/Foundation-Medical

Primary LanguagePythonMIT LicenseMIT

Are Natural Domain Foundation Models Useful for Medical Image Classification?

Codebase for the paper "Are Natural Domain Foundation Models Useful for Medical Image Classification?".
Originally published at the Winter Conference on Applications of Computer Vision (WACV) 2024

Abstract:

The deep learning field is converging towards the use of general foundation models that can be easily adapted for diverse tasks. While this paradigm shift has become common practice within the field of natural language processing, progress has been slower in computer vision. In this paper we attempt to address this issue by investigating the transferability of various state-of-the-art foundation models to medical image classification tasks. Specifically, we evaluate the performance of five foundation models, namely SAM, SEEM, DINOv2, BLIP, and OPENCLIP across four well-established medical imaging datasets. We explore different training settings to fully harness the potential of these models. Our study shows mixed results. DINOv2 consistently outperforms the standard practice of IMAGENET pretraining. However, other foundation models failed to consistently beat this established baseline indicating limitations in their transferability to medical image classification tasks

Enviroment setup

To create a conda environment use the following command:
conda env create -f env_files/environment.yml

To use Clip, it is required to install the open_clip package in editor mode:
pip install -e open_clip
and replace the files model.py and transformer.py with the ones found in this folder.

User guide

Parameters

The main parameters that need to be specified are the following.

Parameter Description
dataset_params Dataset options are: APTOS2019, DDSM, CheXpert or ISIC2019. Data location is expected to be the folder containing all of these datasets.
dataloader_params Specifications of the different datalodaders including batch size.
model_params Model used as a classifier, either "deit_base" or "none" for a linear classifier. The pretraining type of the transformer can be either "supervised" or "dino".
foundation_params Foundation model used: "sam_vit_b", "dinov2_vitb14", "focal" (SEEM), "clip_vitb16", "blip_base" or "none". Includes the option of unfreezing or dropping the last layers of the model.
optimization_params Mix of parameters used for optimization. By default a linear warmup is used.
training_params Training specifications e.g. number of epochs, log frequency,...
log_params Parameters to log the training using WANDB.

Usage

All the results can be reproduced by running the main file with the desired set of parameters specified in the config file.

Training example:
python classification.py --params_path "./params.json"

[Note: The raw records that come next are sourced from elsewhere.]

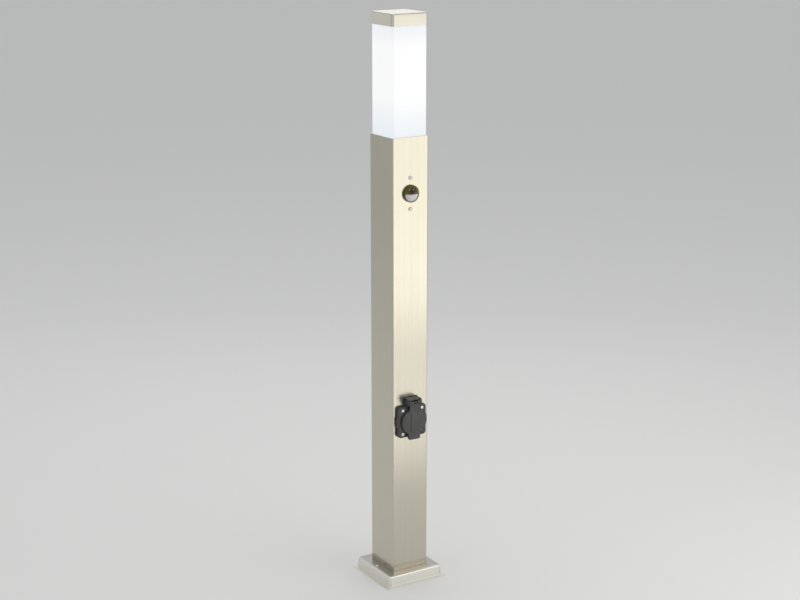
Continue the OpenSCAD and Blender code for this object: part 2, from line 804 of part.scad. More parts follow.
// Sensor can with its screw plate and the dark rim that stands out of the tube
module sensor_housing() {
    color("darkolivegreen") on_front(sensor_z) difference() {
        union() {
            rotate_extrude() polygon([
                [0, -sensor_depth], [rim_r, -sensor_depth], [rim_r, rim_out - 1.2],
                [rim_r - 0.4, rim_out - 0.4], [rim_r - 1.2, rim_out], [0, rim_out]
            ]);
            translate([0, 0, ear_plate_z - ear_plate_t]) linear_extrude(ear_plate_t)
                sensor_outline();
            for (y = [-1, 1])
                translate([0, y * sensor_screw_pitch / 2, ear_plate_z - sensor_screw_l])
                    cylinder(d = screw_boss_d, h = sensor_screw_l);
        }
        translate([0, 0, lens_seat]) cylinder(r = rim_r - rim_wall, h = sensor_depth);
        translate([0, 0, -sensor_depth + can_floor])
            cylinder(r = rim_r - inner_wall, h = sensor_depth);
        translate([0, 0, -sensor_depth - 1]) cylinder(d = branch_lead_d - 1, h = can_floor + 2);
        for (y = [-1, 1])
            translate([0, y * sensor_screw_pitch / 2, ear_plate_z - sensor_screw_l + 1])
                cylinder(d = sensor_screw_d + 2 * fit_gap, h = 2 * sensor_screw_l);
    }
}

// Part of a spherical shell in front of a plane, inside a given radius
module dome(r, wall, from, inside) {
    intersection() {
        translate([0, 0, lens_centre]) difference() {
            sphere(r = r, $fn = 96);
            sphere(r = r - wall, $fn = 96);
        }
        translate([0, 0, from]) cylinder(r = inside, h = r);
    }
}

// White lens with its skirt, seated on the step in the can
module sensor_lens() {
    color("white") on_front(sensor_z) union() {
        dome(lens_r, lens_wall, lens_base - 0.5, lens_base_r);
        translate([0, 0, lens_seat]) difference() {
            cylinder(r = lens_skirt_r, h = lens_base - lens_seat);
            translate([0, 0, -1])
                cylinder(r = lens_base_r - 1.4, h = lens_base - lens_seat + 2);
        }
    }
}

// Smoked hood over the upper half of the lens
module sensor_hood() {
    color("olive") on_front(sensor_z) difference() {
        dome(lens_r + hood_gap + hood_wall, hood_wall, lens_base + 0.2, lens_skirt_r);
        translate([-rim_d, hood_edge - 2 * rim_d, 0]) cube(2 * rim_d);
        for (w = windows) translate([w[0], w[1], 0]) cylinder(d = window_d, h = rim_d);
    }
}

// Clear windows in the hood
module hood_windows() {
    color("lightgray") on_front(sensor_z) for (w = windows) intersection() {
        translate([w[0], w[1], 0]) cylinder(d = window_d - 0.1, h = rim_d);
        dome(lens_r + hood_gap + hood_wall + 0.2, hood_wall, 0, rim_r);
    }
}

// Round circuit board
module sensor_board() {
    color("green") on_front(sensor_z) translate([0, 0, board_z])
        cylinder(r = rim_r - inner_wall - fit_gap, h = board_t);
}

// Metal can with its square window that senses motion
module motion_detector() {
    color("silver") on_front(sensor_z) translate([0, -3, board_z + board_t]) difference() {
        union() {
            cylinder(d = detector_d + 1, h = 0.5);
            cylinder(d = detector_d, h = detector_h);
        }
        translate([0, 0, detector_h]) cube([3.4, 2.6, 0.8], center = true);
    }
}

// Light sensor behind the hood
module light_sensor() {
    color("orange") on_front(sensor_z) translate([windows[0][0], windows[0][1], board_z + board_t])
        cylinder(d = 5, h = 3);
}

// Relay on the back of the board
module sensor_relay() {
    color("royalblue") on_front(sensor_z)
        translate([-relay_size[0] / 2, -relay_size[1] / 2, board_z - relay_size[2]]) cube(relay_size);
}

// Screws that hold the sensor, with their heads on the tube
module sensor_screws() {
    color("silver") on_front(sensor_z) for (y = [-1, 1])
        translate([0, y * sensor_screw_pitch / 2, 0])
            pan_screw(sensor_screw_d, sensor_screw_l, sensor_head_d, sensor_head_h);
}

// Folded deck inside the top of the tube, with an upright tab at the back
module lamp_deck() {
    color("lightgray") difference() {
        union() {
            translate([0, 0, deck_z]) linear_extrude(deck_t) rounded_square(deck_w, tube_in_r);
            translate([0, 0, deck_z - deck_skirt]) linear_extrude(deck_skirt + 0.5)
                square_ring(deck_w, tube_in_r, 1.5);
            translate([-tab_half, diffuser_in / 2 - slip_gap - tab_t, deck_z + 0.5])
                cube([2 * tab_half, tab_t, diffuser_foot + seal_t]);
        }
        translate([0, 0, deck_z - 1]) {
            cylinder(d = lamp_lead_d + 2 * slip_gap, h = deck_t + 2);
            for (y = [-1, 1]) translate([0, y * holder_screw_y, 0])
                cylinder(d = small_screw_d + 2 * fit_gap, h = deck_t + 2);
        }
        for (x = [-1, 1]) translate([x * head_screw_x, diffuser_in / 2 - 4, head_screw_z])
            rotate([-90, 0, 0]) cylinder(d = head_screw_d + 2 * fit_gap, h = 8);
    }
}

// Screws through the back of the tube and the diffuser into the deck's tab
module head_screws() {
    color("silver") for (x = [-1, 1]) translate([x * head_screw_x, tube_w / 2, head_screw_z])
        rotate([-90, 0, 0])
            pan_screw(head_screw_d, (tube_w - diffuser_in) / 2 + slip_gap + tab_t + 1,
                head_screw_head_d, head_screw_head_h);
}

// Lamp holder body
module lamp_holder() {
    color("white") translate([0, 0, deck_top]) difference() {
        union() {
            cylinder(d = holder_d, h = holder_foot);
            cylinder(d = holder_d - 4, h = holder_h);
        }
        translate([0, 0, holder_floor]) cylinder(d = lamp_cap_d + 4, h = holder_h);
        translate([0, 0, -1]) for (y = [-1, 1]) translate([0, y * holder_screw_y, 0])
            cylinder(d = small_screw_d + 2 * fit_gap, h = holder_floor - 1);
    }
}

// Thin threaded shell of the lamp holder
module holder_shell() {
    color("silver") translate([0, 0, deck_top + holder_floor]) difference() {
        cylinder(d = lamp_cap_d + 4 - 2 * fit_gap, h = holder_h - holder_floor - 6);
        translate([0, 0, 1]) cylinder(d = lamp_cap_d + 1, h = holder_h);
        translate([0, 0, -1]) cylinder(d = shell_eye_d, h = 4);
    }
}

// Sprung tongue under the lamp's contact
module holder_contact() {
    low = deck_top + holder_floor;
    end = shell_eye_d / 2 - 1.5;
    color("gold") translate([-tongue_w / 2, 0, 0]) rotate([90, 0, 90]) linear_extrude(tongue_w)
        polygon([
            [-end, low], [end, low], [end, low + tongue_t], [2.5 - end, low + tongue_t],
            [end - 2, lamp_z - tongue_t], [end - 2, lamp_z - fit_gap], [-1, lamp_z - fit_gap],
            [-end, low + 1.5 * tongue_t]
        ]);
}

// Screws that hold the lamp holder to the deck from below
module holder_screws() {
    color("silver") for (y = [-1, 1]) translate([0, y * holder_screw_y, deck_z])
        mirror([0, 0, 1])
            pan_screw(small_screw_d, deck_t + holder_floor - 3, small_head_d, small_head_h);
}

// Screw cap of the lamp with its contact
module lamp_screw_cap() {
    r = lamp_cap_d / 2;
    color("silver") translate([0, 0, lamp_z]) rotate_extrude() polygon(concat(
        [[0, 0], [4, 0], [4.6, 1.2], [r - 2, 3.4]],
        [for (i = [0:5]) let (z = 4 + thread_pitch * i)
            each [[r - 1, z], [r, z + thread_pitch / 2]]],
        [[r - 0.6, lamp_cap_h - 0.2], [r - 0.6, lamp_cap_h], [0, lamp_cap_h]]));
}

// Conical body of the lamp with its electronics
module lamp_body() {
    low = lamp_z + lamp_cap_h;
    neck_r = lamp_cap_d / 2;
    shoulder_r = globe_d / 2 - 3.6;
    color("white") rotate_extrude() polygon([
        [0, low], [neck_r - 0.6, low], [neck_r + 0.2, low + 2],
        [neck_r + 0.6, deck_top + holder_h + 1],
        [shoulder_r, globe_z - globe_cut - 2], [shoulder_r, globe_z - globe_cut],
        [0, globe_z - globe_cut]
    ]);
}

// Opal globe of the lamp
module lamp_globe() {
    color("white") translate([0, 0, globe_z]) difference() {
        sphere(d = globe_d);
        sphere(d = globe_d - 2 * globe_t);
        translate([0, 0, -globe_d - globe_cut]) cylinder(d = 2 * globe_d, h = globe_d);
    }
}

// Flat seal under the diffuser
module diffuser_seal() {
    color("black") translate([0, 0, deck_top]) linear_extrude(seal_t)
        square_ring(diffuser_w, diffuser_r, diffuser_t);
}

// Opal square diffuser
module diffuser() {
    color("white") difference() {
        translate([0, 0, diffuser_bottom]) linear_extrude(diffuser_top - diffuser_bottom)
            square_ring(diffuser_w, diffuser_r, diffuser_t);
        for (x = [-1, 1]) translate([x * head_screw_x, diffuser_in / 2 - 1, head_screw_z])
            rotate([-90, 0, 0]) cylinder(d = head_screw_d + 2 * fit_gap, h = diffuser_t + 2);
    }
}

// Silicone seal between the diffuser and the cap
module cap_seal() {
    color("black") translate([0, 0, diffuser_top]) linear_extrude(seal_t)
        square_ring(diffuser_w - 2 * cap_seal_inset, diffuser_r - cap_seal_inset,
            diffuser_t - cap_seal_inset);
}

// Square stainless cap with soft edges
module top_cap() {
    reach = cap_w / 2 - cap_r;
    color("gainsboro") union() {
        translate([0, 0, cap_bottom]) sweep_square(reach) {
            translate([cap_r - cap_t, 0]) square([cap_t, cap_h - cap_r]);
            translate([0, cap_h - cap_r]) quarter_ring(cap_r, cap_t);
        }
        translate([-reach, -reach, total_h - cap_t]) cube([2 * reach, 2 * reach, cap_t]);
    }
}

ground_plate();
cable_grommet();
cover_pillars();
base_cover();
cover_screws();
foot_weld();
terminal_bracket();
bracket_rivets();
terminal_block();
terminal_screws();
cable_clamp();
clamp_screws();
lamp_lead();
sensor_lead();
socket_lead();
post_tube();
socket_gasket();
socket_housing();
socket_cup();
socket_insert();
contact_sleeves();
earth_clips();
socket_screws();
socket_lid();
lid_seal();
hinge_pin();
lid_spring();
sensor_gasket();
sensor_housing();
sensor_hood();
sensor_lens();
hood_windows();
sensor_board();
motion_detector();
light_sensor();
sensor_relay();
sensor_screws();
lamp_deck();
head_screws();
lamp_holder();
holder_shell();
holder_contact();
holder_screws();
lamp_screw_cap();
lamp_body();
lamp_globe();
diffuser_seal();
diffuser();
cap_seal();
top_cap();
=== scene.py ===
import math
import bmesh
import bpy
from mathutils import Matrix, Vector


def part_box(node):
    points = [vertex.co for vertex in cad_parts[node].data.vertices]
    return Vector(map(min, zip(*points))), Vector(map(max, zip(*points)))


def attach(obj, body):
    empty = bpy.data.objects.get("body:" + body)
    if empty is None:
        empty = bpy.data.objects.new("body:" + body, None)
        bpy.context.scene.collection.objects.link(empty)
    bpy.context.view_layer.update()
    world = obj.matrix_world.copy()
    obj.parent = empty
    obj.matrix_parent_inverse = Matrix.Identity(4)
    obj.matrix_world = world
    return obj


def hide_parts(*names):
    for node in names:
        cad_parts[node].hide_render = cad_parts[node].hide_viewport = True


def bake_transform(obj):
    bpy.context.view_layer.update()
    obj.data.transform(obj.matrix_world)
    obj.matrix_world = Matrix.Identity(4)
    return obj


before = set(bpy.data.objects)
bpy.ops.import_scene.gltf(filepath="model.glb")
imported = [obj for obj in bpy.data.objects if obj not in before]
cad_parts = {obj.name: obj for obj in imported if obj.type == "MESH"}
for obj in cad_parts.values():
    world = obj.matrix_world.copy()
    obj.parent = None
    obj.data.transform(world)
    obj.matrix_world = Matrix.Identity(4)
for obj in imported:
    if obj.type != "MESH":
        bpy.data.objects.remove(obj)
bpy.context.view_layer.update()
scene = bpy.context.scene
scene.view_settings.view_transform = "Standard"

# The view of the photograph: the camera stands to the left of the post, a little higher than its
# cap, and looks down along it through a long lens, so that the post fills the picture's height.
mm = 0.001
camera_place = Vector((-1.613, -2.596, 1.371))
sight_line = Vector((0.5282, 0.8491, 0.0))
camera_pitch = math.radians(14.92)
focal_length = 74.8

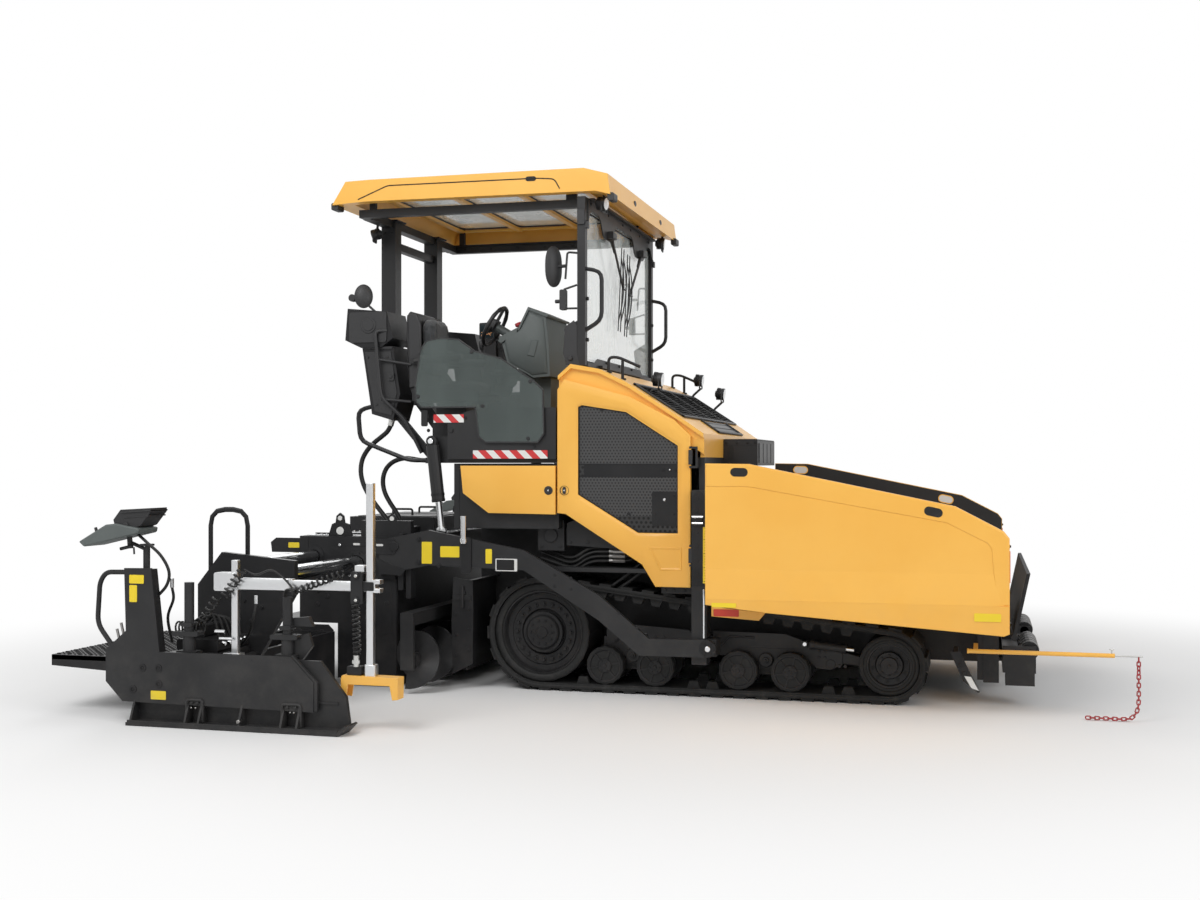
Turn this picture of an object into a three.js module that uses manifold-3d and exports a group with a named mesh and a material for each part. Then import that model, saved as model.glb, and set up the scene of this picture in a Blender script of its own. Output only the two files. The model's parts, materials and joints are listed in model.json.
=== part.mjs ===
// Tracked asphalt paver with a folding hopper, a canopied operator deck and an extending screed.
// Millimetres. X points forward, Y to the machine's left and Z up. The origin is on the ground
// in the middle of the machine. Paired pieces are drawn on the left and mirrored to the right.
import * as THREE from "three";
import { mergeVertices } from "three/addons/utils/BufferGeometryUtils.js";
import Module from "manifold-3d";

const wasm = await Module();
wasm.setup();

// ---- Driving dimensions ----------------------------------------------------------------------

const SEAT_GAP = 0.3; // between two solids that rest on each other
const PIN_GAP = 0.5; // radial, between a pin and its bore
const PIN_SIDES = 24; // facets of each pin and its bore
const RUN_GAP = 8; // between pieces that move past each other

// Rubber tracks: a driven wheel at the rear and a smaller idler in front.
const TRACK = {
  centreY: 901.5,
  width: 457,
  rearX: -585,
  rearR: 420,
  frontX: 1910,
  frontR: 265,
  carcass: 32,
  barHeight: 24,
  barPitch: 158,
  barShare: 0.55,
};
const WHEEL = { beltGap: 3, faceInset: 22, hubR: 150, rimDepth: 70, rimWall: 58 };
const ROLLER = { radius: 138, width: 96, axleR: 34, centresX: [-110, 262, 861, 1230] };
const TRACK_BEAM = { bottom: 268, top: 420, width: 150, rearX: -150, pivotX: 560, pivotWidth: 160 };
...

A flag can be added for testing:
python classification.py --params_path "./params.json" --test

Citation

To cite our work please use the following BibTeX entry:

@inproceedings{huix2024natural,
  title={Are Natural Domain Foundation Models Useful for Medical Image Classification?},
  author={Huix, Joana Pal{\'e}s and Ganeshan, Adithya Raju and Haslum, Johan Fredin and S{\"o}derberg, Magnus and Matsoukas, Christos and Smith, Kevin},
  booktitle={Proceedings of the IEEE/CVF Winter Conference on Applications of Computer Vision},
  pages={7634--7643},
  year={2024}
}